━━━━━ STORED ROWS ━━━━━

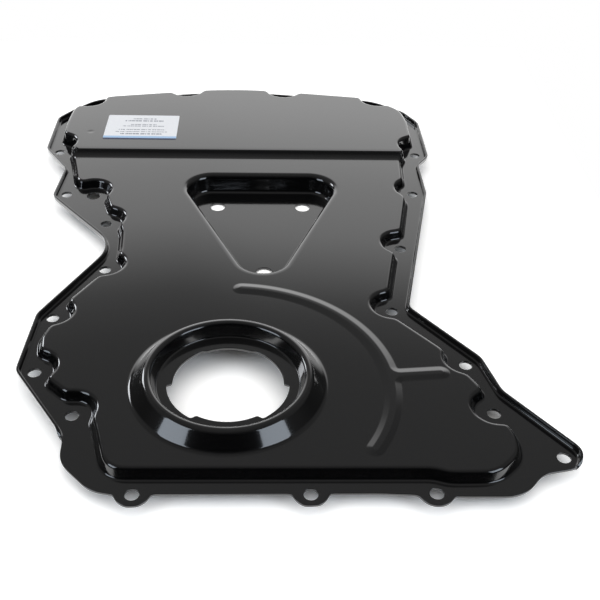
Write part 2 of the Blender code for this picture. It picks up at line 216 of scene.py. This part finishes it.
bm = bmesh.new()
bm.verts.layers.int.new("place")
lobes = [(x, y + LOBE_SHIFT) for x, y in SUMP_BOLTS]
edge = eased(bitten(rounded(FLANGE_CORNERS), lobes, LOBE_RADIUS), EDGE_SOFTNESS)
start = int(np.argmin(np.hypot(*(edge - LIP_START).T)))
end = int(np.argmin(np.hypot(*(edge - LIP_END).T)))
along = (np.arange(len(edge)) - start) % len(edge)
length = (end - start) % len(edge)
lip = np.clip(np.minimum(along, length - along) * SAMPLE / LIP_FADE, 0, 1)
lip[along > length] = 0
lip = lip * lip * (3 - 2 * lip)
pick = kept(edge, np.flatnonzero((lip > 0) & (lip < 1)))
upright = [(SHEET, LIP_HEIGHT), (SHEET, LIP_HEIGHT - LANDING)]
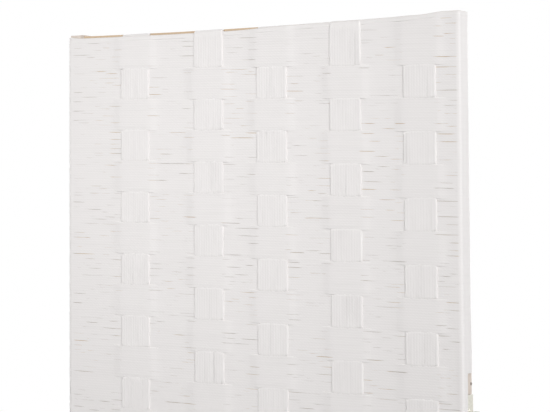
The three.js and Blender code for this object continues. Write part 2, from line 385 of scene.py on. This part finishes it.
warp_paper = bleached_cord("paper_cord_warp", "upright", "#E9E6E5", "#E6E3E2")


def warp_heights(x, face):
    """Heights of a warp cord's points on one face, upwards, close together at each crossing."""
    low = FOOT_HEIGHT + bow(x) + WARP_END
    high = PANEL_HEIGHT - RAIL_SET_DOWN - bow(x) - WARP_END
    steps = (-3.2, -1.8, -0.6, 0.6, 1.8, 3.2, COURSE / 2)
    heights = []
    for number in range(COURSES, -2, -1):
        edge = course_edge(number, x, face)
        heights += [edge + step for step in steps]
    return np.array([height for height in heights if low < height < high])


def warp_over(heights, x, face, band, trim):
    """1 where a warp cord lies over the weft, and 0 where it dives under it."""
    over = np.zeros(len(heights))
    for number in range(0, COURSES + 1):
        if (number + band) % 2 == 0:
            top = course_edge(number, x, face) if number > 0 else PANEL_HEIGHT + COURSE
            bottom = course_edge(number + 1, x, face)
            up = smooth((heights - bottom - trim + DIVE) / (2 * DIVE))
            down = smooth((top - trim + DIVE - heights) / (2 * DIVE))
            over = np.maximum(over, up * down)
    return over


def bend(y, z, angles):
    """Points and normals round a cord's corner, as rows of y, z, normal y and normal z."""
    turned = np.radians(angles)
    out_y, out_z = np.cos(turned), np.sin(turned)
    return np.stack([y + WARP_CORNER * out_y, z + WARP_CORNER * out_z, out_y, out_z], axis=-1)


def warp_line(x, band, trim):
    """One warp cord's line round the panel: y, z, normal y, normal z, and 1 where it is on top."""
    top = PANEL_HEIGHT - RAIL_SET_DOWN - bow(x) - WARP_SEAT + CROWN - WARP_CORNER
    bottom = FOOT_HEIGHT + bow(x) + WARP_SEAT - CROWN + WARP_CORNER
    angles = np.arange(15, 90, 15)
    runs = []
    for face in (-1, 1):
        heights = warp_heights(x, face)
        over = warp_over(heights, x, face, band, trim)
        y = face * (LOW_LAYER + RELIEF * over)
        level = np.zeros(len(heights))
        runs.append(np.stack([y, heights, level + face, level, over], axis=-1))
    front, back = runs
    bends = [
        bend(front[-1, 0] + WARP_CORNER, top, 180 - angles),
        bend(back[-1, 0] - WARP_CORNER, top, angles[::-1]),
        bend(back[0, 0] - WARP_CORNER, bottom, -angles),
        bend(front[0, 0] + WARP_CORNER, bottom, angles[::-1] - 180),
    ]
    bends = [np.pad(points, ((0, 0), (0, 1))) for points in bends]
    return np.concatenate([front, *bends[:2], back[::-1], *bends[2:], front[:1]])


def wander(chance, spread, count, stations, knot_count):
    """Slow random wander along each cord, closed so that it ends as it starts."""
    knots = np.linspace(0, stations - 1, knot_count)
    draws = chance.normal(0, spread, (count, knot_count))
    draws[:, -1] = draws[:, 0]
    return np.array([np.interp(np.arange(stations), knots, draw) for draw in draws])


def warp_band(n, band):
    """One band: its cords lie side by side, and are drawn together where they pass under."""
    chance = np.random.default_rng(1000 * n + band)
    middle = WARP_CENTRES[band - 1]
    offsets = (np.arange(WARP_CORDS) - (WARP_CORDS - 1) / 2) * WARP_PITCH
    trims = np.full(WARP_CORDS, INNER_TRIM)
    trims[[0, -1]] = OUTER_TRIM
    trims[[1, -2]] = NEXT_TRIM
    route = np.stack([warp_line(middle, band, trim) for trim in trims])
    y, z, out_y, out_z, over = np.moveaxis(route, -1, 0)
    sway = wander(chance, WARP_SWAY, *over.shape, WARP_KNOTS * COURSES)
    x = middle + offsets[:, None] * (1 - DRAWN_IN * (1 - over)) + sway
    lift = wander(chance, WARP_LIFT, *over.shape, WARP_KNOTS * COURSES) * over
    centre = np.stack([x, y + out_y * lift, z + out_z * lift], axis=-1)
    normal = np.stack([np.zeros_like(x), out_y, out_z], axis=-1)
    across = np.zeros_like(centre)
    across[..., 0] = -1
    edge = CORD_EDGE * WARP_PITCH
    flat = CORD_FLAT * WARP_PITCH
    crease = CROWN - WARP_CREASE
    inner = [(-edge, crease), (-flat, CROWN), (flat, CROWN), (edge, crease)]

    # The two outer cords are round towards the outside, down to the frame.
    round_side = [(0.4, CROWN - 0.02), (0.95, CROWN - 0.12), (1.3, CROWN - 0.36)]
    round_side += [(1.52, CROWN - 0.8), (1.62, CROWN - 1.4), (1.4, -CROWN)]
    left = inner[:2] + round_side
    right = [(-sideways, outward) for sideways, outward in left[::-1]]
    parts = []
    for chosen, section in ((slice(0, 1), left), (slice(1, -1), inner), (slice(-1, None), right)):
        skin = ribbons(centre[chosen], normal[chosen], across[chosen], section)
        parts.append((*skin, warp_paper))
    return parts


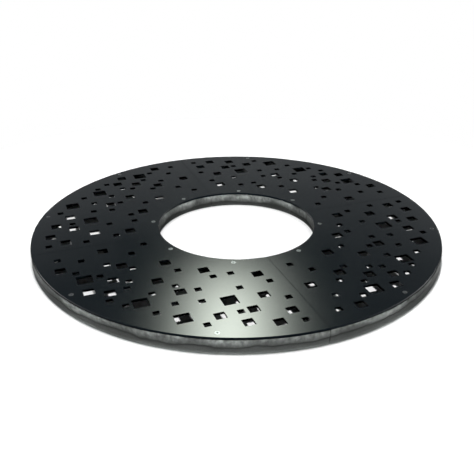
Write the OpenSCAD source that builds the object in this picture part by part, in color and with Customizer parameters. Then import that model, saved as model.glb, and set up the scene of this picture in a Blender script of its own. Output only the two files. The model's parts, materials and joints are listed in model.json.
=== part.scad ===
// Round tree grate: four perforated steel panels, screwed to a galvanised frame
// that is made in quarters and bolted together at the seams.
// Millimetres, +Z up. The origin is on the ground, at the middle of the tree opening.
// The seams lie on the X and Y axes, and quarter 1 fills the first quadrant.

/* [Overall] */
// Outside diameter of the frame
outer_d = 1500; // [1400:10:1800]
// Diameter of the tree opening in the panels
opening_d = 585; // [480:5:640]

/* [Panels] */
// Thickness of the panels
plate_t = 8; // [6:0.5:12]
// How far the panels lie back from the outer face of the frame
plate_setback = 2; // [0.5:0.5:4]
// How far the panels stand out over the inner strip, into the opening
plate_overhang = 3; // [1:0.5:6]
// Width of the seam between two panels
seam_gap = 1; // [0.5:0.5:5]

/* [Perforation] */
// Side of the small square holes
small_hole = 22; // [12:1:26]
// Side of the medium square holes
medium_hole = 35; // [26:1:38]
// Side of the large square holes
large_hole = 50; // [40:1:56]
// Least steel left between a hole and a screw head
screw_margin = 4; // [2:1:10]
// Least steel left between a hole and the rim of its panel
rim_margin = 6; // [4:1:20]

/* [Frame] */
// Thickness of the strips and of the end bars
strip_t = 6; // [4:0.5:10]
// Height of the strips and of the end bars, which all stand on the ground
strip_h = 48; // [40:1:120]
// Gap between the ends of two strips, in line with the seam
strip_gap = 2; // [1:0.5:5]
// Width of a screw lug along the strip
lug_w = 30; // [24:1:40]
// How far a screw lug stands out from its strip
lug_depth = 32; // [28:1:40]
// Thickness of a screw lug
lug_t = 12; // [10:1:16]

/* [Panel screws] */
// Thread diameter of the countersunk screws
screw_d = 8; // [6:1:10]
// Diameter of the screw heads
screw_head_d = 16; // [13:0.5:20]
// How far the screws reach past their lugs
screw_tip = 3; // [0:0.5:6]
// Size of the hexagon socket across its flats
socket_af = 5; // [4:1:6]
// Depth of the hexagon socket
socket_depth = 2.5; // [2:0.5:3]
// Distance of the screws from the rims of the panels
screw_inset = 22; // [21:0.5:26]
// Angle between an outer screw and the middle of its panel
outer_screw_angle = 20; // [12:1:30]
// Angle between an inner screw and the middle of its panel
inner_screw_angle = 22.5; // [15:0.5:28]

/* [Joint bolts] */
// Thread diameter of the bolts that join the quarters
bolt_d = 10; // [8:1:12]
// Distance of the joint bolts from the strips
bolt_inset = 70; // [45:5:120]
// How far the bolts reach past their nuts
bolt_tip = 6; // [2:0.5:12]
// Thickness of the washers
washer_t = 2; // [1.5:0.5:3]

/* [Hidden] */
QUARTERS = [1, 2, 3, 4];
PER_QUARTER = ["panel", "outer_strip", "inner_strip", "start_bar", "end_bar",
    "outer_lugs", "inner_lugs"];

PANEL_COLOUR = "#25292b";
ZINC_COLOUR = "#8d9090";
STEEL_COLOUR = "#b4b8ba";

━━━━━

*WORK REQUIRED*. Reproduce the lines exactly, taking as the first line the one with "The three.js and" and as the last line the one with "return np.array([height for", and include nothing else.

*TASK RESULT*.
The three.js and Blender code for this object continues. Write part 2, from line 385 of scene.py on. This part finishes it.
warp_paper = bleached_cord("paper_cord_warp", "upright", "#E9E6E5", "#E6E3E2")


def warp_heights(x, face):
    """Heights of a warp cord's points on one face, upwards, close together at each crossing."""
    low = FOOT_HEIGHT + bow(x) + WARP_END
    high = PANEL_HEIGHT - RAIL_SET_DOWN - bow(x) - WARP_END
    steps = (-3.2, -1.8, -0.6, 0.6, 1.8, 3.2, COURSE / 2)
    heights = []
    for number in range(COURSES, -2, -1):
        edge = course_edge(number, x, face)
        heights += [edge + step for step in steps]
    return np.array([height for height in heights if low < height < high])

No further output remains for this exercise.